Ölüm
Vefât, mevt, memât tâbirlerinin karşılığı olan ölüm, canlının hayatının sona ermesi, canlı varlığın canlılık fonksiyonların kaybetmesi demektir.
Kur’ân-ı Kerîm’de “Her nefs ölümü tadacaktır. Sonra da bizim huzurumuza getirileceksiniz.” buyurulmuştur (Ankebût suresi/57.ayet). “ölüm, yalnızca bedenin canlılık fonksiyonunu yitirmesi midir; yoksa ruh da beden iie birlikte ölecek midir?” sorusu İslâm âlimleri tarafından tartışma konusu edilmiştir. Üstte meali verilen âyetteki “nefs” kelimesini “ruh” manâsında anlayanlar, ruhun da beden ile birlikte öleceğini ve âhiret hayatı için yeniden diriltileceğim savunmuşlardır. Bununla beraber İslâm âlim ve mütefekkirlerinin çoğuna göre ölüm, yalnızca bedeni bir hadisedir. Ruh ise, ölüm sırasında bedenden ayrılmakla beraber ölmeyecektir.
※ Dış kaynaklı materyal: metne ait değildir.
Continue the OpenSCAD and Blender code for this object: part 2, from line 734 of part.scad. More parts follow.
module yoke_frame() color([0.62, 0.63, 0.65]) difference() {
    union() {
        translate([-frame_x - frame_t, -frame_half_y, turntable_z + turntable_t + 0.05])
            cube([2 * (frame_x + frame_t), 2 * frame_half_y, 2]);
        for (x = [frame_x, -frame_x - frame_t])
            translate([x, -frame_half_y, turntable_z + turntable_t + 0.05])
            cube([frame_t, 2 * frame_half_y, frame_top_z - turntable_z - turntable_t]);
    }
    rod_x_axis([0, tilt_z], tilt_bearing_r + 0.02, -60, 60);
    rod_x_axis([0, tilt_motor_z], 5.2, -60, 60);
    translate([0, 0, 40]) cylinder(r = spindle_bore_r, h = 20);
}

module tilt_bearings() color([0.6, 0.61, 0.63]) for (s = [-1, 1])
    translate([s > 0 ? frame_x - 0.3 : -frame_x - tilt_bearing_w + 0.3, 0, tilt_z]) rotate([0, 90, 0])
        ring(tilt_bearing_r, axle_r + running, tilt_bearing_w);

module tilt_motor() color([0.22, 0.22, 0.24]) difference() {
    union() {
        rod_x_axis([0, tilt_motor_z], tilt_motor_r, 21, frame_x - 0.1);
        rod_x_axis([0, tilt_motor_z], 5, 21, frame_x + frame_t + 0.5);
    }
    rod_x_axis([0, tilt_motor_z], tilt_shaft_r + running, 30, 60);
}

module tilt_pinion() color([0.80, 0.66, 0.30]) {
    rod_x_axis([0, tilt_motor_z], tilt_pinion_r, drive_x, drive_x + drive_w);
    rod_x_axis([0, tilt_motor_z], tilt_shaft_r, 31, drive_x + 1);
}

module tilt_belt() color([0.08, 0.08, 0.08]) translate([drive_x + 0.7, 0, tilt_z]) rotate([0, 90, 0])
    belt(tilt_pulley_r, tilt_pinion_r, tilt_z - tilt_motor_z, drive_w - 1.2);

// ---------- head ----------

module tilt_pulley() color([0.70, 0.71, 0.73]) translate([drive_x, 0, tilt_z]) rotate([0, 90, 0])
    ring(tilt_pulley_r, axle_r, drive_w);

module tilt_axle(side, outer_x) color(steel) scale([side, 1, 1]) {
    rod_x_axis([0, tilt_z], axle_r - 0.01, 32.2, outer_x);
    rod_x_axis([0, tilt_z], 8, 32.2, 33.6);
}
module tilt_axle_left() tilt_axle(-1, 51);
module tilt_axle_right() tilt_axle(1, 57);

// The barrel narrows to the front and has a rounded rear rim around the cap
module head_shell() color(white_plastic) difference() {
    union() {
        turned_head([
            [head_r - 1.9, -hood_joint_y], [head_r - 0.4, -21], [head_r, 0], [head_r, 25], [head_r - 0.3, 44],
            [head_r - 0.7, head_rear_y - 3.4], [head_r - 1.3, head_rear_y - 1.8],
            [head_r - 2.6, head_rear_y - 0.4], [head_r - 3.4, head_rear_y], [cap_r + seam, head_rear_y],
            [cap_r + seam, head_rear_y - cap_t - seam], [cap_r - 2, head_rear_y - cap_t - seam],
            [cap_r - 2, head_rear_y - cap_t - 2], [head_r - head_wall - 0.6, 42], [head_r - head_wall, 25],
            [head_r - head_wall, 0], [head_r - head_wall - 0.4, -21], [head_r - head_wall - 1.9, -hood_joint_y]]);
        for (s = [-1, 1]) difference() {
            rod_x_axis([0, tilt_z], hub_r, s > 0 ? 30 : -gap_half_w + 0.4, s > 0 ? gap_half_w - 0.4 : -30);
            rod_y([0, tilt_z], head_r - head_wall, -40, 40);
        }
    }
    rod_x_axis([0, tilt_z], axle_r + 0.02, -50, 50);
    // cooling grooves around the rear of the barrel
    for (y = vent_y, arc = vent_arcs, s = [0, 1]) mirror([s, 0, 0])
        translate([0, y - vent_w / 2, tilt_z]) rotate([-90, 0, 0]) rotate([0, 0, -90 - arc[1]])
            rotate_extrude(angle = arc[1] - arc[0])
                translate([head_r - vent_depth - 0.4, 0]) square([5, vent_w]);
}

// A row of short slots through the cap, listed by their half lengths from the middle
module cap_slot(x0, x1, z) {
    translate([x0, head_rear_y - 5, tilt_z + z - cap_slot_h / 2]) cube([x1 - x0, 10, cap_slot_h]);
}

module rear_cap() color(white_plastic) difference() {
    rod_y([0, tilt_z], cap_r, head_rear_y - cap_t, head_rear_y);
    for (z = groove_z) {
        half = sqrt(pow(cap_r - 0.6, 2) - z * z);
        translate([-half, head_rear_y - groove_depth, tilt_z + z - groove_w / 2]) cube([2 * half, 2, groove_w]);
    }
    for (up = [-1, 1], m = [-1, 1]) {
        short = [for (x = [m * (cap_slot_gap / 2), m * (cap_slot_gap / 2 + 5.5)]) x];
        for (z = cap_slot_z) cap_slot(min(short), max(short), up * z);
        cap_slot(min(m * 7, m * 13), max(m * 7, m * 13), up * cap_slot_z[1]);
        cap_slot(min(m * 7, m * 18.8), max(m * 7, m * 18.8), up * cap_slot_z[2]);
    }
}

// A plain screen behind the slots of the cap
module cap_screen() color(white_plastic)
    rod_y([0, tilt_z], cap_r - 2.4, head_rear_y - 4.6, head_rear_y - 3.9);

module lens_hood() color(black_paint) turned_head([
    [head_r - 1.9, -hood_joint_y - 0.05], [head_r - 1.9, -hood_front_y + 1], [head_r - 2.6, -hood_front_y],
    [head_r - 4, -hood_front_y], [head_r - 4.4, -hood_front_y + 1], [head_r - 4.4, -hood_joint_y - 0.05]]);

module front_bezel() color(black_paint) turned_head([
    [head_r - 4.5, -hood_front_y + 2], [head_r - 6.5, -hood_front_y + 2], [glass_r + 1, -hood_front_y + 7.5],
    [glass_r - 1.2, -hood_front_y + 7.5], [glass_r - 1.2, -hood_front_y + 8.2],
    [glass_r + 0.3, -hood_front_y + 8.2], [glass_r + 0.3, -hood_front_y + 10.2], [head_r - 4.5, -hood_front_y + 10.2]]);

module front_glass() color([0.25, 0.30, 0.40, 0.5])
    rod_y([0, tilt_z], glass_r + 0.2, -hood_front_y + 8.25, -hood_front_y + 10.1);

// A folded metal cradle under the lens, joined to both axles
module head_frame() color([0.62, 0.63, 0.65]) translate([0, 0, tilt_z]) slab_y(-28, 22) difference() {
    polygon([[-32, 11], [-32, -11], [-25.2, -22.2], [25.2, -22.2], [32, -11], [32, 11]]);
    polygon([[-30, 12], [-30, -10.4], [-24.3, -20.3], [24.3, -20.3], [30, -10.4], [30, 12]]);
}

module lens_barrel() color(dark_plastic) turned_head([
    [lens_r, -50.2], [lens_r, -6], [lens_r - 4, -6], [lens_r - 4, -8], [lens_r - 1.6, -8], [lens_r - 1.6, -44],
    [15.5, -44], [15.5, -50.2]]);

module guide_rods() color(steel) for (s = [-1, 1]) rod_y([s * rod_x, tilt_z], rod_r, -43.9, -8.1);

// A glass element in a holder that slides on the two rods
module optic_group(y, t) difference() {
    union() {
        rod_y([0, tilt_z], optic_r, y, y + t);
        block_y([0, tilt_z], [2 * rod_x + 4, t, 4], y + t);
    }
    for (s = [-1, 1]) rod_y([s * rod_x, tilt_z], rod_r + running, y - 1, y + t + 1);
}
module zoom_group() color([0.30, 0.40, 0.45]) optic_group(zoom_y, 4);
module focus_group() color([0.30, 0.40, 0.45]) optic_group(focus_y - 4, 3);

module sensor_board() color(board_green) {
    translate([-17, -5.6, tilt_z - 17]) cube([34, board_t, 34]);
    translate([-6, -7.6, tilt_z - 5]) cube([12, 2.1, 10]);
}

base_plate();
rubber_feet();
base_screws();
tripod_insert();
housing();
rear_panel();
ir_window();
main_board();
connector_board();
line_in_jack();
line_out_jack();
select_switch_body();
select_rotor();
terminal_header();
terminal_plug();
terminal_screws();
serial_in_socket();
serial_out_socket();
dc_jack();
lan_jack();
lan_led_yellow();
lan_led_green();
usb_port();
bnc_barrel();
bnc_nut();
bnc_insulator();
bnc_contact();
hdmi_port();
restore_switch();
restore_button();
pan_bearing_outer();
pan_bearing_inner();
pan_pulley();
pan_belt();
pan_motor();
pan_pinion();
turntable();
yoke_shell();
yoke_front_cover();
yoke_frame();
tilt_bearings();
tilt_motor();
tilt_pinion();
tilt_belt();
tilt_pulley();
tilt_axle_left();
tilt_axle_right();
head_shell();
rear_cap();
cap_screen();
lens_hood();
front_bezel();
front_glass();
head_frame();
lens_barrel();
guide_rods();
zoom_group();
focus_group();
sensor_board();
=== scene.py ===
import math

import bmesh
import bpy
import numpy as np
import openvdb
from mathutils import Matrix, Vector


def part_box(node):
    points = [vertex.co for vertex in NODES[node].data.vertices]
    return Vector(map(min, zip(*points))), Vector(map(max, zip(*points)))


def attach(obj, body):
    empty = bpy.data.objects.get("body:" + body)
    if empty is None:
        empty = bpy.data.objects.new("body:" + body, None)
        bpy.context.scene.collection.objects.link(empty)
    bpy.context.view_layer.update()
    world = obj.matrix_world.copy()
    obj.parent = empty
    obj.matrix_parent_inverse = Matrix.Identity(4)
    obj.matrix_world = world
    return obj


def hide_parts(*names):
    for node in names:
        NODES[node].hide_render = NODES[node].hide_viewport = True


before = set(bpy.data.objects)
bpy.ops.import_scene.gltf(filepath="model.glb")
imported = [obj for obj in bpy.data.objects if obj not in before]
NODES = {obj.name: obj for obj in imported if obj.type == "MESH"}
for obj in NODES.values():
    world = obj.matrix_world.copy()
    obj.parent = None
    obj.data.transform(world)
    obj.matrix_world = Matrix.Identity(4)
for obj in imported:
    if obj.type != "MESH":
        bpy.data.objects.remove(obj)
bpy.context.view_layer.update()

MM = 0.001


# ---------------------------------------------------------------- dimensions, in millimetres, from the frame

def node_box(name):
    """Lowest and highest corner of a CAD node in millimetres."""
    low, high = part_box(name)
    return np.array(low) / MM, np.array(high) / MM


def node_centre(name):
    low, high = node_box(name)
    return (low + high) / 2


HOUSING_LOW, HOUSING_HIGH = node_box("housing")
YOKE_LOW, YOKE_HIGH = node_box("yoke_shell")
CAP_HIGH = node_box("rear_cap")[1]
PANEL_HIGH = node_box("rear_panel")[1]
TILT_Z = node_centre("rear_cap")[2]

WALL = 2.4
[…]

Nitekim İslâmî naslar “kabir azabı”nın hak olduğunu göstermektedir ki, ruhun böyle bir azabı hissetmesi, ancak canlı olması halinde mümkündür.
İslâm inancına göre ölüm, ebedî bir yok oluş değildir. Ahiret hayati haktır ve ölüm, bu hayata geçişin ilk merhalesidir. Hz. Peygamber, “ölüm bir uyarıcıdır.” buyurmuş; Kur’ân-ı Kerîm’de de “Allah, ölümü ve hayatı, hanginizin daha güzel işler yapacağı konusunda sizi denemek için yarattı.” buyurulmuştur (Mulk suresi/2. ayet). Bu inanç, müslümanlara “ölmeden önce ölmek” yani, hayatın her anını, ölümden sonraki muhasebe ve mes’uliyetin kaygısı içinde geçirmek ve böylece disiplinli, düzenli ve ahlâkî bir hayat yaşama şuuru verir.